Select a spot as the start of the maze, and have the students line up this point. The first student takes a step, and announces their X/Y coordinate. They continue moving forward or sideways (not diagonally), trying to guess the correct path through the maze. They continue moving (stating their coordinate at each square), until they choose an incorrect square, at which point they move to the back of the line. The next student begins at the starting point and tries to follow the same path as the previous student. They will have to rely on their memory and try not to make any mistakes!

If you have more time, and want to make the game a bit more challenging, rather than announcing the starting point, and allow students to start anywhere along the outer edge of the grid, to try and find the correct starting point of the path through the maze.

Rules

  1. Steps can only be taken forward, backward, or sideways, one square at a time.
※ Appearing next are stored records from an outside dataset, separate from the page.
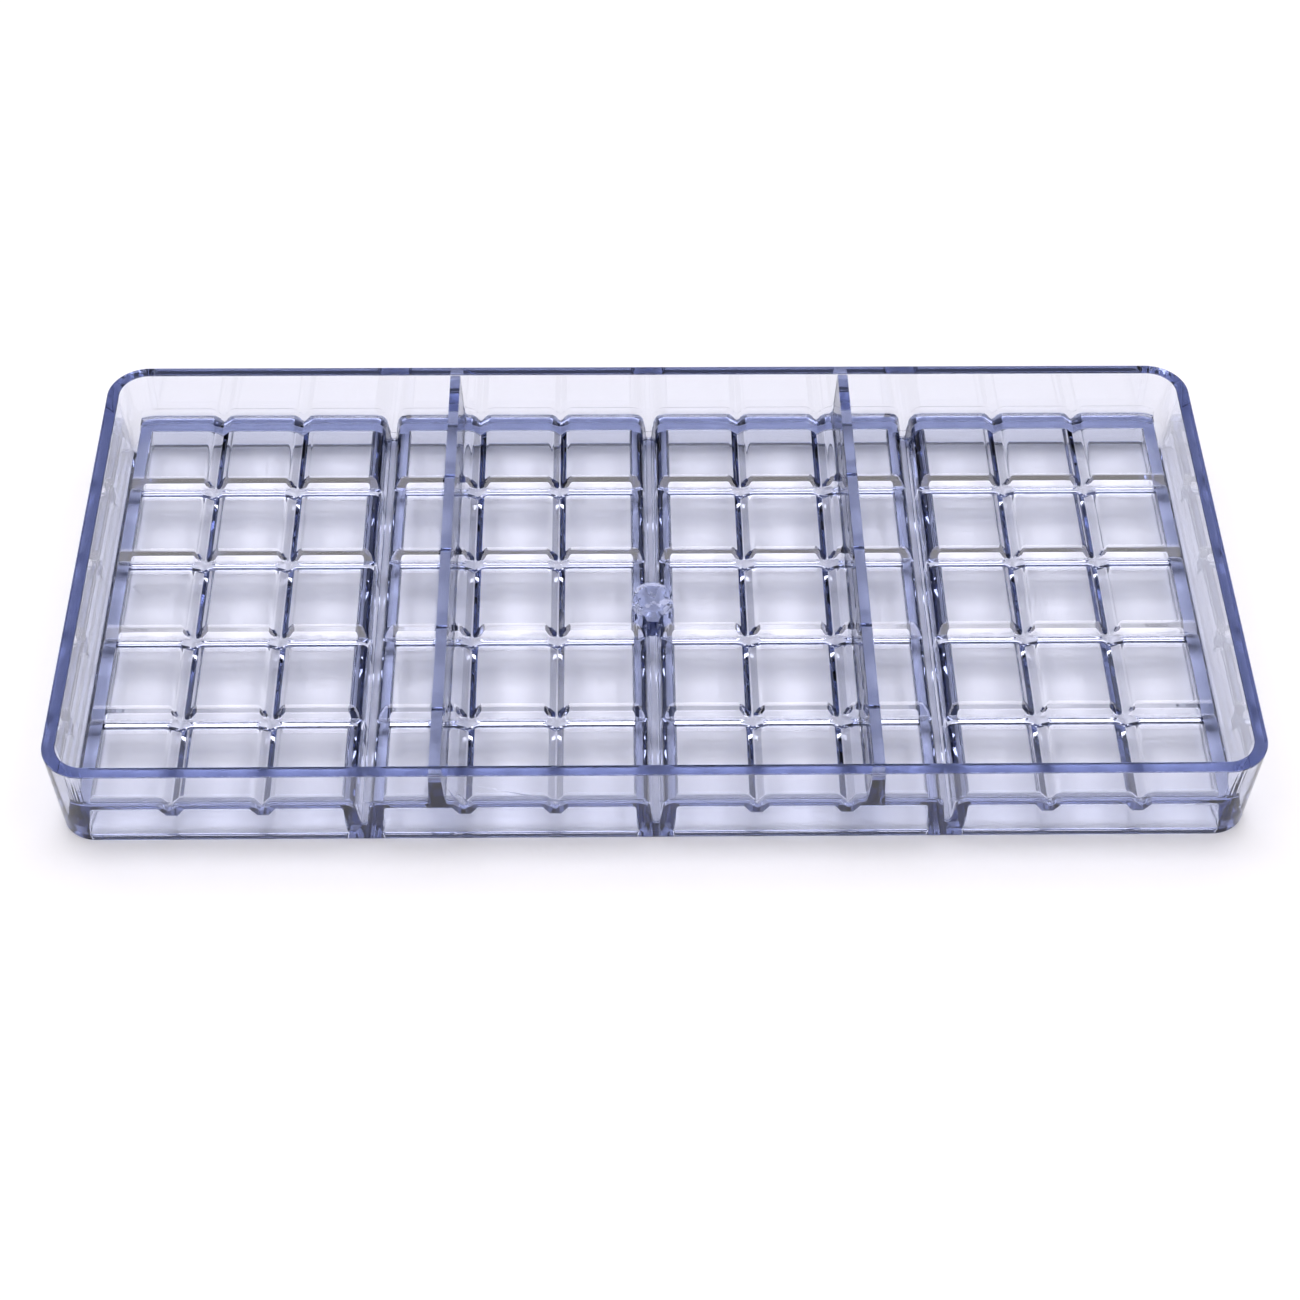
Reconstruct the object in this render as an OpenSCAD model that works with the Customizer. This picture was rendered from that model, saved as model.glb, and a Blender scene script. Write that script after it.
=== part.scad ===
// Four-bar snap mould, one clear moulding, lying on its fill face with the skirt upwards.
// Origin: middle of the fill face. +X along the length, +Y to the back, +Z to the rim.

/* [Overall] */
// Length of the mould at its rim
mould_l = 275; // [220:1:340]
// Width of the mould at its rim
mould_w = 135; // [100:1:180]
// Height of the mould from the fill face to the rim
mould_h = 24; // [18:0.5:32]
// Radius of the outer corners at the rim
corner_r = 10; // [8:0.5:14]
// How far the outside leans in from the rim down to the fill face
draft = 1.3; // [0.5:0.1:2]

/* [Skirt] */
// Thickness of the skirt wall at its rim
rim_t = 3; // [2:0.1:4]
// Thickness of the skirt wall where it stands on the deck
wall_t = 3.2; // [2.4:0.1:4]

/* [Deck] */
// Thickness of the fill deck
deck_t = 3; // [2:0.1:4]
// Width of the open channel floor between two bars
channel_w = 2.2; // [1.5:0.1:5]
// Width of the deck left free beside the end walls
side_land = 0.8; // [0.4:0.1:4]

/* [Bars] */
// Height of the bar backs above the fill face
bar_h = 11; // [8:0.1:14]
// Lean of a bar's sides, from the deck up to its back
bar_lean = 2; // [1:0.1:3]
// Radius of the shoulders along the channels
shoulder_r = 3; // [1:0.1:4]
// Columns of squares across one bar
columns = 3; // [2:1:4]
// Rows of squares along one bar
rows = 5; // [3:1:7]
// Width of the break groove in a bar's back
groove_w = 5.4; // [3:0.1:6]
// Depth of the break groove in a bar's back
groove_d = 1.9; // [1:0.1:2.4]

/* [Cavities] */
// Thickness of the shell over the squares
shell_t = 3; // [1.5:0.1:4]
// Thickness of a bar's side wall at the fill face
side_t = 3; // [2:0.1:4]
// Thickness left between a cavity's end and the skirt
end_t = 1.1; // [0.8:0.1:2]
// Lean of the cavity's sides, from its mouth up to its ceiling
cavity_lean = 1.1; // [0.5:0.1:2]
// Radius between the cavity's sides and its ceiling
cavity_r = 1.5; // [0.5:0.1:2.5]
// Width of a ridge that moulds the snap line between squares
ridge_w = 5.9; // [4:0.1:7]
// Depth of the ridge below the cavity's ceiling
ridge_d = 2.3; // [1:0.1:3]
// Width of the ridge's flat nose
ridge_nose = 1.6; // [0.5:0.1:2.5]

/* [Stiffening ribs] */
// Thickness of a rib at the rim
rib_top_t = 2.5; // [1.5:0.1:4]
// Thickness of a rib where it meets the bars
rib_foot_t = 3.5; // [2:0.1:5]
// Distance of a rib from the groove beside it
rib_from_groove = 6; // [5:0.5:8]

/* [Gate] */
// Diameter of the gate stub
gate_d = 9.8; // [6:0.1:14]
// Height of the sheared gate above the bar backs
gate_rise = 0.9; // [0.3:0.1:2]
// Distance of the gate from the middle, towards the front
gate_off = 2; // [0:0.5:6]

/* [Hidden] */
$fn = 96;
eps = 0.01;
ARC_STEPS = 6;
BARS = 4;

// Corner centres shared by the outside and the inside of the skirt
centre_x = mould_l / 2 - corner_r;
centre_y = mould_w / 2 - corner_r;

// Radii about those centres, outside and inside, at each level
foot_out = corner_r - draft;
deck_out = corner_r - draft * (1 - deck_t / mould_h);
deck_in = corner_r - draft - wall_t;
rim_in = corner_r - rim_t;

// Field inside the skirt at deck level, which the bars fill
field_l = 2 * (centre_x + deck_in);
field_w = 2 * (centre_y + deck_in);
bar_pitch = field_l / BARS;
ceiling = bar_h - shell_t;

// Half widths of the cavity, at its mouth and at its ceiling
mouth_x = bar_pitch / 2 - channel_w / 2 - side_t;
mouth_y = field_w / 2 - end_t;
roof_x = mouth_x - cavity_lean;
roof_y = mouth_y - cavity_lean;

// Squares are laid out so that the flats between the ridges are all alike
block_x = (2 * roof_x + ridge_w) / columns;
block_y = (2 * roof_y + ridge_w) / rows;

rib_x = bar_pitch / 2 + block_x / 2 + rib_from_groove;
gate_h = bar_h + gate_rise;

// Places of the dividing lines between n squares of one pitch
function dividers(n, pitch) = [for (i = [1 : n - 1]) (i - n / 2) * pitch];

// Points of the V grooves in a flat top at height z, from low to high
function groove_points(n, pitch, z) = [
    for (c = dividers(n, pitch), k = [-1 : 1]) [c + k * groove_w / 2, z - (k == 0 ? groove_d : 0)]
];

// Points of the ridges under a ceiling at height z, from low to high
function ridge_points(n, pitch, z) = [
    for (c = dividers(n, pitch), k = [-1, -1 / ridge_w * ridge_nose, 1 / ridge_w * ridge_nose, 1])
        [c + k * ridge_w / 2, z - (abs(k) < 1 ? ridge_d : 0)]
];

// A round of radius r that joins a leaning side to a flat top whose sharp corner is at [x, z].
// lean_a is the side's angle from upright, and the corner faces +X.
function round_points(x, z, r, lean_a) = let (reach = r * tan((90 - lean_a) / 2)) [
    for (i = [0 : ARC_STEPS]) let (a = 90 - (90 - lean_a) * i / ARC_STEPS)
        [x - reach + r * cos(a), z - r + r * sin(a)]
];

// The same points for a corner that faces -X, in rising order of X
function mirrored(points) = [for (i = [len(points) - 1 : -1 : 0]) [-points[i][0], points[i][1]]];

// Extrudes a profile of the XZ plane along Y, centred
module along_y(length) {
    translate([0, length / 2, 0]) rotate([90, 0, 0]) linear_extrude(length) children();
}

// Extrudes a profile of the YZ plane along X, centred
module along_x(length) {
    translate([-length / 2, 0, 0]) rotate([90, 0, 90]) linear_extrude(length) children();
}

// Section between two levels whose half widths differ
module section(half_low, half_high, z_low, z_high) {
    polygon([[-half_low, z_low], [half_low, z_low], [half_high, z_high], [-half_high, z_high]]);
}

// Block with round corners and leaning sides, on the shared corner centres
module drafted_block(r_low, r_high, z_low, z_high) {
    along_x(2 * centre_x) section(centre_y + r_low, centre_y + r_high, z_low, z_high);
    along_y(2 * centre_y) section(centre_x + r_low, centre_x + r_high, z_low, z_high);
    for (sx = [-1, 1], sy = [-1, 1])
        translate([sx * centre_x, sy * centre_y, z_low])
            cylinder(h = z_high - z_low, r1 = r_low, r2 = r_high);
}

// The open space inside the skirt, above the deck
module skirt_space() {
    drafted_block(deck_in, rim_in, deck_t, mould_h);
}

// Profile of a bar's back across its width. Its right side stands on a channel, and its
// left side on a channel too, or on the side land of an end wall.
module bar_section(left_is_end) {
    side_foot = bar_pitch / 2 - channel_w / 2;
    side_top = side_foot - bar_lean;
    lean_a = atan(bar_lean / (bar_h - deck_t));
    shoulder = round_points(side_top, bar_h, shoulder_r, lean_a);
    end_foot = bar_pitch / 2 - side_land;
    left = left_is_end
        ? [[-end_foot, 0], [-end_foot, deck_t], [bar_lean - end_foot, bar_h]]
        : concat([[-side_foot, 0], [-side_foot, deck_t]], mirrored(shoulder));
    polygon(concat(
        left,
        groove_points(columns, block_x, bar_h),
        shoulder,
        [[side_foot, deck_t], [side_foot, 0]]
    ));
}

// Profile of a bar's back along its length, past both ends
module bar_length_section() {
    far = field_w / 2 + wall_t;
    polygon(concat([[-far, 0], [-far, bar_h]], groove_points(rows, block_y, bar_h), [[far, bar_h], [far, 0]]));
}

// Outside of one bar, before its cavity is taken out
module bar_block(left_is_end) {
    intersection() {
        along_y(field_w + 2 * wall_t) bar_section(left_is_end);
        along_x(bar_pitch) bar_length_section();
    }
}

// One direction of the cavity: leaning sides, rounded corners, ridges under the ceiling
module cavity_section(mouth, roof, n, pitch) {
    lean_a = atan((mouth - roof) / ceiling);
    corner = round_points(roof, ceiling, cavity_r, lean_a);
    step = (mouth - roof) / ceiling;
    polygon(concat(
        [[-mouth - step, -1]],
        mirrored(corner),
        ridge_points(n, pitch, ceiling),
        corner,
        [[mouth + step, -1]]
    ));
}

// The space that the bar is cast in, open through the fill face
module cavity() {
    intersection() {
        along_y(mould_w) cavity_section(mouth_x, roof_x, columns, block_x);
        along_x(bar_pitch) cavity_section(mouth_y, roof_y, rows, block_y);
    }
}

// Footprint of one bar in the deck, from side to side and end to end
module bar_window(left_is_end, height) {
    left = bar_pitch / 2 - (left_is_end ? side_land : channel_w / 2);
    right = bar_pitch / 2 - channel_w / 2;
    translate([-left, -field_w / 2, 0]) cube([left + right, field_w, height]);
}

// One bar shell about its own middle: the foot in the deck, then the back inside the skirt
module bar_shell(left_is_end) {
    difference() {
        bar_block(left_is_end);
        cavity();
    }
}

// Middle of bar i, counted from the left
function bar_x(i) = (i - (BARS - 1) / 2) * bar_pitch;

// Puts a bar in its place, turned end for end where its end wall is on the right
module place_bar(i) {
    translate([bar_x(i), 0, 0]) mirror([i >= BARS / 2 ? 1 : 0, 0, 0]) children();
}

// The part of space that bar i may fill: its window in the deck and the skirt's inside above it
module bar_room() {
    translate([-field_l / 2, -field_w / 2, 0]) cube([field_l, field_w, deck_t]);
    skirt_space();
}

module bar(i) {
    at_end = i == 0 || i == BARS - 1;
    color([0.74, 0.78, 0.93, 0.5])
        intersection() {
            place_bar(i) bar_shell(at_end);
            bar_room();
        }
}

// Deck: a drafted plate with a window under each bar
module fill_deck() {
    color([0.66, 0.71, 0.92, 0.5])
        difference() {
            drafted_block(foot_out, deck_out, 0, deck_t);
            for (i = [0 : BARS - 1])
                place_bar(i) translate([0, 0, -1]) bar_window(i == 0 || i == BARS - 1, deck_t + 2);
        }
}

// Skirt wall in section: distance out from the corner centres, and height
module wall_section() {
    polygon([[deck_in, deck_t], [deck_out, deck_t], [corner_r, mould_h], [rim_in, mould_h]]);
}

// Straight wall along X on the back side
module long_wall() {
    color([0.70, 0.74, 0.93, 0.5])
        translate([0, centre_y, 0]) along_x(2 * centre_x) wall_section();
}

// Straight wall along Y with its two round corners, on the right side
module end_wall() {
    color([0.62, 0.67, 0.90, 0.5]) {
        translate([centre_x, 0, 0]) along_y(2 * centre_y) wall_section();
        for (s = [0, 1])
            mirror([0, s, 0]) translate([centre_x, centre_y, 0]) rotate_extrude(angle = 90) wall_section();
    }
}

// Rib across both inner sides of the skirt, shaped underneath to the bar that it stands on
module rib(side) {
    foot_z = bar_h - groove_d - eps;
    color([0.62, 0.67, 0.90, 0.5])
        difference() {
            intersection() {
                translate([side * rib_x, 0, 0]) along_y(mould_w)
                    section(rib_foot_t / 2, rib_top_t / 2, foot_z, mould_h);
                skirt_space();
            }
            place_bar(side < 0 ? 1 : 2) bar_block(false);
        }
}

// Round stub where the sprue was cut off, seated in the middle channel
module gate_stub() {
    color([0.80, 0.82, 0.94, 0.6])
        difference() {
            translate([0, -gate_off, deck_t]) cylinder(h = gate_h - deck_t, d = gate_d);
            for (i = [1, 2]) place_bar(i) bar_block(false);
        }
}

fill_deck();
bar(0);  // bar_outer_left
bar(1);  // bar_inner_left
bar(2);  // bar_inner_right
bar(3);  // bar_outer_right
mirror([0, 1, 0]) long_wall();  // front_wall
long_wall();  // back_wall
mirror([1, 0, 0]) end_wall();  // left_end_wall
end_wall();  // right_end_wall
rib(-1);  // rib_left
rib(1);  // rib_right
gate_stub();
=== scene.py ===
"""Looks of a clear four-bar snap mould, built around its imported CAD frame.

The mould is one clear moulding. It is made here as one relief, one swept skirt and one gate stub,
joined without a seam, and then parted into the frame's own regions. The faces where two regions
meet carry a mask, so light passes them as it passes inside solid plastic.

Every length in this file is in millimetres. Meshes are turned into metres where they are made.
"""

import logging
import math
from dataclasses import dataclass, field
from enum import Enum
from typing import Iterable, Sequence

import bpy
import numpy as np
from mathutils import Matrix, Vector


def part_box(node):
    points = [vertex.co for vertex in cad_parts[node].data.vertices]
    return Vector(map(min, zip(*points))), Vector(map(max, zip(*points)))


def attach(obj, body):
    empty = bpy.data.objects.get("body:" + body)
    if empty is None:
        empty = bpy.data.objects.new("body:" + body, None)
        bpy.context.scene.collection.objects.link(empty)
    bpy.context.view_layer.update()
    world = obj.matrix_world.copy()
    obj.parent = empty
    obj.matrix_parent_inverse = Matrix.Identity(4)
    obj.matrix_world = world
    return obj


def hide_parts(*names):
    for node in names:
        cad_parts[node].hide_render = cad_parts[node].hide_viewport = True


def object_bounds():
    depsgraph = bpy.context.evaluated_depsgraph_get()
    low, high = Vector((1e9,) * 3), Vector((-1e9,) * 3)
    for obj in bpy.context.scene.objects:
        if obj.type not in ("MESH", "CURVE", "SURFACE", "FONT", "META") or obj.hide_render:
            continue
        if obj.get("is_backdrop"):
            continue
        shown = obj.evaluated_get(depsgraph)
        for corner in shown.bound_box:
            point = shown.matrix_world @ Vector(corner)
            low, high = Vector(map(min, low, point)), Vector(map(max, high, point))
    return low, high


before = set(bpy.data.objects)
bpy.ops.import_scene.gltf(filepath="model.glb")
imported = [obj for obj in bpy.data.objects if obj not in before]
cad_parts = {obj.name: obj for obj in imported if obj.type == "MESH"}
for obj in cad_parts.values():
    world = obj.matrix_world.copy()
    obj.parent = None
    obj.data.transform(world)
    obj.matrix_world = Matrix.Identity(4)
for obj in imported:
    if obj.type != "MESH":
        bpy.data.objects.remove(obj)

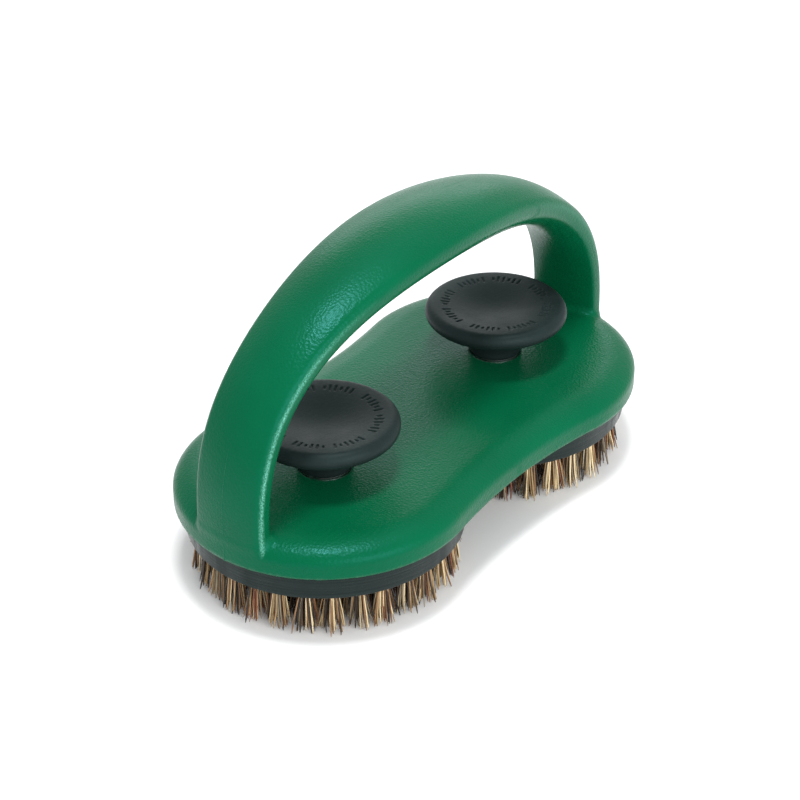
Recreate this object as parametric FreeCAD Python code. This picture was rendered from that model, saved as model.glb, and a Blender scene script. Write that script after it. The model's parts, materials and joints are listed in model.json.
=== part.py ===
import FreeCAD, Part
import math
import os

# Twin-head scrubbing brush, millimetres, +Z up, +X along the body.
# z = 0 is the plane of the bristle tips, the origin is midway between the two heads.

# ---- driving dimensions ----
HEAD_OFFSET = 45.0          # each head's axis from the middle of the body
LOBE_RADIUS = 47.4          # round ends of the body
WAIST_HALF_WIDTH = 43.3     # half width of the body midway between the heads
BODY_BOTTOM = 24.2          # lower rim of the body above the bristle tips
BODY_WALL_HEIGHT = 4.9      # upright part of the body's edge
EDGE_RISE = 5.4             # height of the rounded top edge
EDGE_INSET = 10.9           # width of the rounded top edge
SKIRT_WALL = 2.4            # thickness of the body's skirt
PLATE_THICKNESS = 3.0       # thickness of the body's top plate

BRISTLE_LENGTH = 15.0       # fibre standing out of the block
BLOCK_BOTTOM_RADIUS = 44.0
BLOCK_TOP_RADIUS = 44.55
BLOCK_TOP = 27.4            # the block's top face, inside the skirt
BLOCK_RIM_ROUND = 0.8

HANDLE_RISE = 73.2          # height of the arch over its springing line
HANDLE_SPRING = 32.9        # springing line of the arch above the tips
ARCH_POWER = 2.55           # the arch is an ellipse whose height has this power in place of 2
WIDTH_GROWTH = 6.6          # the strap keeps its foot's width, and widens only near the crown
DEPTH_GROWTH = 3.2          # it gets thicker earlier than it gets wider
# the strap at its feet and at its crown
STRAP_HALF_WIDTH = (12.7, 18.1)
STRAP_OUTER_CROWN = (STRAP_HALF_WIDTH[0] ** 2 / (2 * LOBE_RADIUS), 5.3)
STRAP_SIDE = (5.2, 4.8)
STRAP_INNER_CROWN = (3.1, 9.4)
STRAP_OUTER_ROUND = (1.9, 1.7)
STRAP_INNER_ROUND = (0.7, 0.7)

KNOB_RADIUS = 23.7
KNOB_RIM_ROUND = 2.9        # radius of the rounded rim
KNOB_RIM_HEIGHT = 49.3      # centre of the rounded rim above the tips
KNOB_DISH_SLOPE = 17.0      # degrees, where the dish meets the rim
KNOB_UNDER_SLOPE = 25.0     # degrees, where the underside meets the rim
KNOB_NECK_RADIUS = 8.8

BOLT_RADIUS = 3.0           # M6
BOLT_HEAD_FLATS = 10.0
BOLT_HEAD_HEIGHT = 4.0
BOLT_HEAD_BOTTOM = 17.0
BOLT_TOP = 44.4
THREAD_CLEARANCE = 0.04
BODY_HOLE_CLEARANCE = 0.4
BLOCK_HOLE_CLEARANCE = 0.05
BOLT_CHAMFER = 0.6
BOLT_END_SPACE = 1.0        # left over the bolt's end, inside its insert

INSERT_RADIUS = 4.6
INSERT_HEIGHT = 10.4
INSERT_BOTTOM = 35.9
GROOVE_HEIGHT = 1.6         # groove round the insert, which the knob's moulding grips
GROOVE_DEPTH = 0.7
KNOB_BASE = 34.9            # a little over the plate, on the washer
KNOB_NECK_HEIGHT = 2.6
KNOB_MOUTH_CLEARANCE = 0.6  # round the bolt, under the insert

WASHER_RADIUS = 8.2
WASHER_THICKNESS = 1.6
WASHER_HOLE_CLEARANCE = 0.2
COUNTERBORE_DEPTH = 1.2
COUNTERBORE_CLEARANCE = 0.3

BOSS_RADIUS = 13.0          # the moulding's post around each bolt
POCKET_OUTER_RADIUS = 39.5
RIB_THICKNESS = 3.0
KEY_FLATS = 17.4            # hexagonal key that stops a head turning
KEY_HEIGHT = 2.6
KEY_CLEARANCE = 0.3

TUFT_HOLE_RADIUS = 2.3
TUFT_HOLE_DEPTH = 7.0
TUFT_CLEARANCE = 0.03
ANCHOR_THICKNESS = 0.4
ANCHOR_LENGTH = 5.4
ANCHOR_HEIGHT = 1.6
ANCHOR_TURN = 20.0          # degrees, from the line towards the head's axis
# name, hole ring radius, tip ring radius, number of tufts, tip radius
TUFT_RINGS = (
    ("outer", 38.9, 39.6, 30, 3.4),
    ("second", 30.4, 30.6, 24, 3.5),
    ("third", 21.9, 22.0, 17, 3.5),
    ("inner", 13.6, 13.6, 10, 3.5),
)

CUT_OVER = 1.0              # how far a cutting shape runs past the face that it opens

# ---- worked out from them ----
BODY_TOP = BODY_BOTTOM + BODY_WALL_HEIGHT + EDGE_RISE
EDGE_START = BODY_BOTTOM + BODY_WALL_HEIGHT
HANDLE_REACH = HEAD_OFFSET + LOBE_RADIUS      # the leg's outer face is flush with the lobe's wall
WAIST_RADIUS = ((HEAD_OFFSET ** 2 + WAIST_HALF_WIDTH ** 2 - LOBE_RADIUS ** 2)
                / (2 * (LOBE_RADIUS - WAIST_HALF_WIDTH)))
HEADS = (("front", -HEAD_OFFSET), ("rear", HEAD_OFFSET))

UP = FreeCAD.Vector(0, 0, 1)


def vec(x, y, z):
    return FreeCAD.Vector(x, y, z)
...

Students cannot move diagonally, or skip any squares.
  2. Students must announce their X/Y coordinate as they move.

For example, a path through a 5×6 grid could look like this:

 A path drawn within a 5x6 grid

Computer Activity

There are some good turned-based games both on computer and off that lend themselves well to this exercise as a follow up, or to play in advance.

Battleship, both the original game and online offer students an opportunity to use coordinates to try and guess the location of their opponents ships.

Some other turn-based, grid games include “Clark“, X-Com, Battletech to name a few.

Conclusion

Once completed you can move on to Scratch to give the students an opportunity to immediately reinforce this new knowledge.

In Scratch show how the X/Y coordinates move in the play area as the mouse moves. Up/Down moves the Y coordinate, Left/Right moves the X coordinate.